Friends are settling into careers rather than jobs. Getting married. Having babies. I have a job I’m not entirely certain about and the rest of my life is equally fluid. I could jack it all in tomorrow and run away to Mexico if the whim struck me. There are days when I love that freedom and days when I despise the lack of things anchoring me while everyone else builds a life. It is of course foolish to compare yourself to others, the lives we portray are to an extent always curated. My ex used to complain that other couples didn’t have our problems. I used to point out that to other people, we didn’t have our problems. So yes, there are the days of desperately envying your gorgeous newborn children and wonderful relationships. But I also appreciate you’re up at 3am for a middle of the night feed while I’m either out dancing or fast asleep and in that instance, I’m happy with my lot.

It’s not wanting what other people have now, not really, it’s the crushing fear of not knowing what’s coming next. I’ve always had this impatient rampant perfectionism, a truly crushing need to be perfect and brilliant at everything and for that to be immediate. The better I naturally am at something, the greater the meltdown when I eventually (and inevitably) hit a challenge. I thought that running would temper the perfectionism. Old friends will confirm that I’m not a natural athlete, school was spent dodging PE lessons and I probably couldn’t run a mile until I was 25. An activity I would be forced to work at (and hard!) to improve was supposed to help me finally realise that not being brilliant immediately was fine, still worth it. I now don’t think too much of running 10 miles on a Sunday as part of my final efforts for Bath Half in March. Still, it all needs to be better and it needs to be now and that is unrealistic. Every bad run is, to me, a punishing failure.

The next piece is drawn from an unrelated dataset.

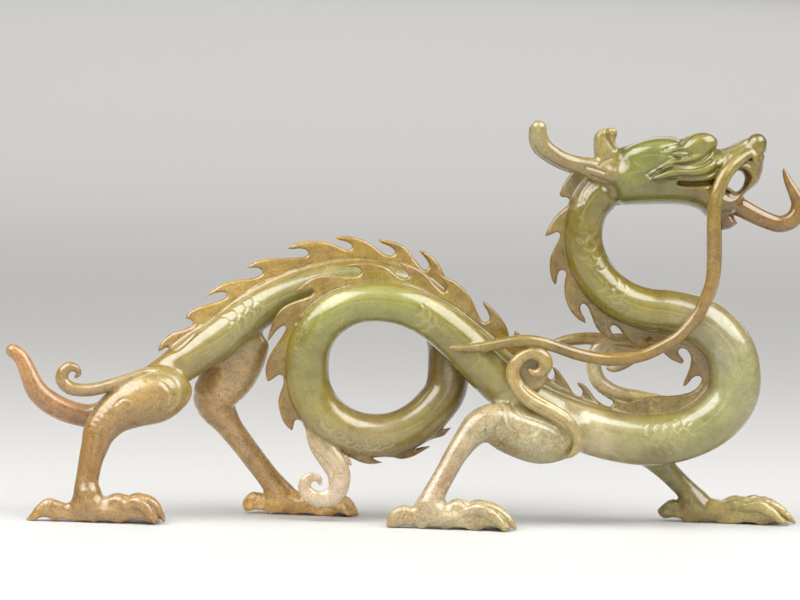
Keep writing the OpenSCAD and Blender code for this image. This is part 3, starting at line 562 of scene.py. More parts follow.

There will always be bad days and they are frustrating and disheartening to everyone. Their effect on me is just too extreme. Today I ran 10 miles. I’ve barely run in 2 weeks (I think I racked up a grand total of about 6km in 14 days – my month in review post should be brief next week!) following a lingering bout of lurgy. Fitness is slightly down. Confidence is dented. I am still recovering. The conditions weren’t great with high winds on the coast so huge portions felt like a battle. I should be overwhelmingly pleased that I managed that distance. It was slow, a little painful but it’s more than I was really expecting to achieve given recent circumstances. But still, I came home and cried because it’s never enough and the more I achieve with my running, the harder it’s becoming for me to accept my current limitations. I need to be faster, to be running further, every bit of training needs to bring with it improvement.

That’s the worry. That nothing is ever enough for me. That I will never be satisfied because there’s always more out there. Most runners experience it to a degree, that need to take a few seconds more off each PB. To take your long run a mile further than ever before. I just don’t find much happiness from achieving those goals because there’s the immediate replacement with harder/better/faster/stronger. Then apply that to every single aspect of my life. If I could only learn to rein this way of thinking in, even the tiniest bit, it would probably flip and become one of my better qualities. There’s a lot of drive and a reasonable amount of ambition firing all this panic and it’s got me a lot of places in life.

It’s okay to feel a bit lost at 26, I know that. So what that I have a job that isn’t what I dreamt of and I now have a couple of very serious but catastrophically failed relationships behind me? So does almost everybody else. This isn’t full-blown panic, but it’s constant gnawing unease that is grating away and consuming a lot of my thoughts. There isn’t much to be done for it. Write more. Run more. Stop leaving jobs and purposefully destroying relationships because I’m worried they’re not quite right. Treat my friends better. Got to stop worrying about everything to the letter.

Life is what happens to you while you’re busy making other plans.